Chicago Mayor Brandon Johnson recently dropped a bombshell when he revealed his plan to team up with the nonprofit advocacy group “Economic Security Project” to bring government-owned grocery stores to neglected corners of the city. Republicans didn’t hold back, likening the idea to “Soviet-style central planning.”
Soviet-style grocery aisle adventures are the mayor’s way of addressing the food deserts created when four Walmart stores and a Whole Foods store ran for the hills to escape the rising crime in Chicago. Somehow, four Chicago Walmarts are still afloat, and the company now believes the socialist solution will help them keep their doors open.
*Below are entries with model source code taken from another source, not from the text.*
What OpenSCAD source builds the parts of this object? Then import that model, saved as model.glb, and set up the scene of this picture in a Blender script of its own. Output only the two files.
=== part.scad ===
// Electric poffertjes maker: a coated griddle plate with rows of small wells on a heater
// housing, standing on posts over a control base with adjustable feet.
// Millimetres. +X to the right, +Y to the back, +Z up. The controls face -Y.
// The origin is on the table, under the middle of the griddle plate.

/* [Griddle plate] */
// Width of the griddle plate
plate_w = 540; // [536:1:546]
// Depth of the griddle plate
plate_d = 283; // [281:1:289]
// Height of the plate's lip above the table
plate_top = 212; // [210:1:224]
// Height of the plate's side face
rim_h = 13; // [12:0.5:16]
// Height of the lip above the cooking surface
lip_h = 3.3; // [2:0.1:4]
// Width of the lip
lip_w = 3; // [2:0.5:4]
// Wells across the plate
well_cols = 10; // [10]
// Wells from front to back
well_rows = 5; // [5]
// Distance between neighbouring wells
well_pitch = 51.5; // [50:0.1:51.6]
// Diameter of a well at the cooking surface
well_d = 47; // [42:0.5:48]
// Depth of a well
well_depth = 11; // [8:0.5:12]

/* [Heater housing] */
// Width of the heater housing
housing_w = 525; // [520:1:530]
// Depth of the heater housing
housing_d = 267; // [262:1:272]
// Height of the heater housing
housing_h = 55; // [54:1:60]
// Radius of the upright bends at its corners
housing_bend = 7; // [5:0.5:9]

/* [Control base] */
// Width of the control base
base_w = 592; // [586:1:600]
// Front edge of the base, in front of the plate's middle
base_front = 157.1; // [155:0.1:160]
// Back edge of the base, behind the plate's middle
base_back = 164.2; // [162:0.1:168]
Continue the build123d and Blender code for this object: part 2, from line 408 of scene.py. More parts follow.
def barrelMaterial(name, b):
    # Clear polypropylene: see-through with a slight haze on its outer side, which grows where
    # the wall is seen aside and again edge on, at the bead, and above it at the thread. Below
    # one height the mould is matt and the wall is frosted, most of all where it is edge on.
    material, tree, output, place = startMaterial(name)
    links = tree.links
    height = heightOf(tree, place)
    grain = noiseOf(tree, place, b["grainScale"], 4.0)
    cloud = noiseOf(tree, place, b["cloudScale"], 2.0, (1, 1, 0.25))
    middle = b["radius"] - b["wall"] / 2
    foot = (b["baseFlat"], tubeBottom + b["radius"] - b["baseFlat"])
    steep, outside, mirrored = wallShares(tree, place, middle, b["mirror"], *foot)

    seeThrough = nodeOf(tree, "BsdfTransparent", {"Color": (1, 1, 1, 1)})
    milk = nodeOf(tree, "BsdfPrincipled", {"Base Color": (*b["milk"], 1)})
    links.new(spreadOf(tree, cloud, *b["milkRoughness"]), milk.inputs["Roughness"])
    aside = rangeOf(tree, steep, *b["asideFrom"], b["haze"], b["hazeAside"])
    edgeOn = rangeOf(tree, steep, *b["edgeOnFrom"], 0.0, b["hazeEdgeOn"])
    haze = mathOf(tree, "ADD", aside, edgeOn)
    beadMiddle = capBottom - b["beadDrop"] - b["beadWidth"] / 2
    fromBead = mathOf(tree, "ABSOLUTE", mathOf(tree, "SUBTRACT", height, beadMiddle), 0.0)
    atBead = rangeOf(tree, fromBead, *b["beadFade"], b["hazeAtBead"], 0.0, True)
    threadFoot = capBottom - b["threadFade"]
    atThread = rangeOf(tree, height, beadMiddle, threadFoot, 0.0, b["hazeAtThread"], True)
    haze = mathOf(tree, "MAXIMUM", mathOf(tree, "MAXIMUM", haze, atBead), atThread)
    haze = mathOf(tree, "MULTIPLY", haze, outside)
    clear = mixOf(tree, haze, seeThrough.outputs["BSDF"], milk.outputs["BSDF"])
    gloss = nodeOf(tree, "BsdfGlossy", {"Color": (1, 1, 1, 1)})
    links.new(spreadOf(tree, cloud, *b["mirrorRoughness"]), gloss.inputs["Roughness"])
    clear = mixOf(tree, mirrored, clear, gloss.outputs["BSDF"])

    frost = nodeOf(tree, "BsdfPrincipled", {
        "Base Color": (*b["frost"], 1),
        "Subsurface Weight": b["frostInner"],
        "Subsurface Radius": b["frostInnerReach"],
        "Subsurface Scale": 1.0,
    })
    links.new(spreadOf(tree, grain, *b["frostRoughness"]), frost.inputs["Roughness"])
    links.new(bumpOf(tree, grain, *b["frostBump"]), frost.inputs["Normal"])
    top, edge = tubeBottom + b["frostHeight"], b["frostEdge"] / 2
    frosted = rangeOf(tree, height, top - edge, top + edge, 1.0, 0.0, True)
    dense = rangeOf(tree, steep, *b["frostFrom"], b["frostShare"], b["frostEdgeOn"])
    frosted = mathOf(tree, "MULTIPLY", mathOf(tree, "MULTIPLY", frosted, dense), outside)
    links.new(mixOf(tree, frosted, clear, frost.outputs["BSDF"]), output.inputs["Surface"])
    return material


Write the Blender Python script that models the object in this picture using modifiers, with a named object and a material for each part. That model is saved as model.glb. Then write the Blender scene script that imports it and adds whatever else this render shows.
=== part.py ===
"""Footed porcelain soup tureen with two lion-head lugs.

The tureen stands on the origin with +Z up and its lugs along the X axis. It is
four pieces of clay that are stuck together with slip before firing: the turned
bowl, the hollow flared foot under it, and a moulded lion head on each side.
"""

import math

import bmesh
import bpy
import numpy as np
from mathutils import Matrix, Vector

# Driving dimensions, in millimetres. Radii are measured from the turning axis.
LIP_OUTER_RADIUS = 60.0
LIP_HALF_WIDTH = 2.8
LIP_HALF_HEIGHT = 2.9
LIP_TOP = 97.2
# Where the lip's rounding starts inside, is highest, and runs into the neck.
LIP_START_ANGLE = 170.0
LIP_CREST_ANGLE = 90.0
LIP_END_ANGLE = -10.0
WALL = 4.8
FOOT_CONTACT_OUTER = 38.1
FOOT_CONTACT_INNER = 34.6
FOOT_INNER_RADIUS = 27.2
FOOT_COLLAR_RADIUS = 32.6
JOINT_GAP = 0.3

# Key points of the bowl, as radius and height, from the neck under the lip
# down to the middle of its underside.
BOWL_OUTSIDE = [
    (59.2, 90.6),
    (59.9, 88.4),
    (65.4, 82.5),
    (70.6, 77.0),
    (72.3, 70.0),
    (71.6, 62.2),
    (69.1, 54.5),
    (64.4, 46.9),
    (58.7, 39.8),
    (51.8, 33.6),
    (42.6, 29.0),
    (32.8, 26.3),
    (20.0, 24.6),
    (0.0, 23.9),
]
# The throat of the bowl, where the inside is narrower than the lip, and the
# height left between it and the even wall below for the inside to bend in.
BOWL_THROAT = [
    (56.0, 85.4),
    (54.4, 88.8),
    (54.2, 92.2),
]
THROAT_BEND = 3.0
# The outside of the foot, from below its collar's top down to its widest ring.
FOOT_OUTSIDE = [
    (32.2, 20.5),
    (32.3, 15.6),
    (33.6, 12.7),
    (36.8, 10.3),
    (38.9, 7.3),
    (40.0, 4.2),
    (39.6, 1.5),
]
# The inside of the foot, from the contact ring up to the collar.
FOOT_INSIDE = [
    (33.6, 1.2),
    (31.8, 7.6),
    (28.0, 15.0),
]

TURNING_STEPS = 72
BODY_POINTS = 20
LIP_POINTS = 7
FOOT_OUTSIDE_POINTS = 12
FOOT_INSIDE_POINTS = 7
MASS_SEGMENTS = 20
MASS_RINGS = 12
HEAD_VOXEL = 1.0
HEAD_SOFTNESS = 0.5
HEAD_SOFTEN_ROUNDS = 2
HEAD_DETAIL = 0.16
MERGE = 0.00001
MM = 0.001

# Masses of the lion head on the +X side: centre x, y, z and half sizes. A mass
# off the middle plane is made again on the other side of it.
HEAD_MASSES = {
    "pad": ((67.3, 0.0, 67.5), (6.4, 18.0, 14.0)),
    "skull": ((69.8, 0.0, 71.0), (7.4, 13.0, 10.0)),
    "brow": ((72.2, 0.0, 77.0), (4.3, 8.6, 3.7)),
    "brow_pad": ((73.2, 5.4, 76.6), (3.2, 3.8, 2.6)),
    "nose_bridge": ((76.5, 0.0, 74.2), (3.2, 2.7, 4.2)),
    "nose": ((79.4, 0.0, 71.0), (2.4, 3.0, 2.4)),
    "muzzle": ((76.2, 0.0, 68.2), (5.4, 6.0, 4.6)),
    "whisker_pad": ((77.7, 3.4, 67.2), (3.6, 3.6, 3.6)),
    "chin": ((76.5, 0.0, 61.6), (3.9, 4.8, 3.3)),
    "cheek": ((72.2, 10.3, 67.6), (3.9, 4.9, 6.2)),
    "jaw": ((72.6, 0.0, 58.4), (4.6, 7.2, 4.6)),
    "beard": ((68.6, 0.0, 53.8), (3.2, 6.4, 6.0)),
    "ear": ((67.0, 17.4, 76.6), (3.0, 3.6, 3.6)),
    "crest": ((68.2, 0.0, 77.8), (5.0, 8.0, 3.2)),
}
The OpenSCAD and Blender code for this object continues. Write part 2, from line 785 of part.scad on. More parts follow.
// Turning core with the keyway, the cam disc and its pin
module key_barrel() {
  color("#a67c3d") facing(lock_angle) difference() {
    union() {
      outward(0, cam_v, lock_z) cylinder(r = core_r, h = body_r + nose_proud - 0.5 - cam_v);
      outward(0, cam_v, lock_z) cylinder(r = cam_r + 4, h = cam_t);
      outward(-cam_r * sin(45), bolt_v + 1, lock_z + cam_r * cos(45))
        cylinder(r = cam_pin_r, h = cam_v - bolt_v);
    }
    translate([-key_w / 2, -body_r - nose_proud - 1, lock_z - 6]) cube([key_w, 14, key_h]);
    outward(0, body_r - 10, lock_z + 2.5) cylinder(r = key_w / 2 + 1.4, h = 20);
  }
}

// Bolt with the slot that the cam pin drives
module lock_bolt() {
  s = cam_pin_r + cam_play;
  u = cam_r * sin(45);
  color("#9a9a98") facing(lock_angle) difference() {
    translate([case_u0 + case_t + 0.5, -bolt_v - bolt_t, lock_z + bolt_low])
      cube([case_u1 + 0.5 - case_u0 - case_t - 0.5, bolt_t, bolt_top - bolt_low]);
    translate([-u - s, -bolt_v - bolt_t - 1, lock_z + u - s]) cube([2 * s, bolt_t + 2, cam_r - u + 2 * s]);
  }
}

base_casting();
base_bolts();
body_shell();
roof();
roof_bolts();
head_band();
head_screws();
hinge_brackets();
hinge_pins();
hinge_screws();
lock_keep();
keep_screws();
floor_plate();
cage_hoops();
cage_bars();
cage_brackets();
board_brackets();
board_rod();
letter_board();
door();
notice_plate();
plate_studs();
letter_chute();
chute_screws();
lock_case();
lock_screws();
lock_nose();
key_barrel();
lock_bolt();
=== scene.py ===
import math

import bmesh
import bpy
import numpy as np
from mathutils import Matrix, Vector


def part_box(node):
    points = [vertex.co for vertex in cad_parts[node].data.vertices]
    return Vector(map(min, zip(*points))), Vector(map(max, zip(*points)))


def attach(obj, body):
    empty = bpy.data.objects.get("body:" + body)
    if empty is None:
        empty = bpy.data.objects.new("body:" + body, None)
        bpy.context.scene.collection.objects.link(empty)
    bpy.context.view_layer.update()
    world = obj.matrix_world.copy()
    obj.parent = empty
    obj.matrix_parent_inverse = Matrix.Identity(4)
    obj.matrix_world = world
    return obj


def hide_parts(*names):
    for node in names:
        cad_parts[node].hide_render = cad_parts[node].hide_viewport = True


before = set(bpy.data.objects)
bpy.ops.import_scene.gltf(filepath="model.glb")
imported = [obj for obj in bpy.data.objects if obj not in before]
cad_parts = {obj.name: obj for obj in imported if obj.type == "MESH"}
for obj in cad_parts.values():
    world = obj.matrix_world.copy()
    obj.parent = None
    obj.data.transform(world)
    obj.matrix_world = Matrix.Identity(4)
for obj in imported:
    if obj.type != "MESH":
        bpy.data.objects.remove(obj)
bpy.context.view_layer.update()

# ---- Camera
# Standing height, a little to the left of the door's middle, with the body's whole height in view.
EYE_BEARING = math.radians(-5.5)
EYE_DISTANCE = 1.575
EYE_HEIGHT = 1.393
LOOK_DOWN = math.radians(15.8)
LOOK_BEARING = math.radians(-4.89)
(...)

In April, Walmart issued a press release stating that “collectively, our Chicago stores have not been profitable since we opened the first one nearly 17 years ago.”
While neither Whole Foods nor Walmart has publicly disclosed the reasons for closing stores, it’s widely believed that Chicago’s out-of-control green light for shoplifting has, rather predictably, created losses and limited revenue for the retail giants.
Experts point out that numerous liberal policies have caused retailers to shut their doors nationwide. The passing of bills like California’s Prop 47 downgraded theft from a potential felony to a misdemeanor, while calls to defund the police and other openly hostile law-enforcement policies contributed to a significant decline in the number of officers nationwide.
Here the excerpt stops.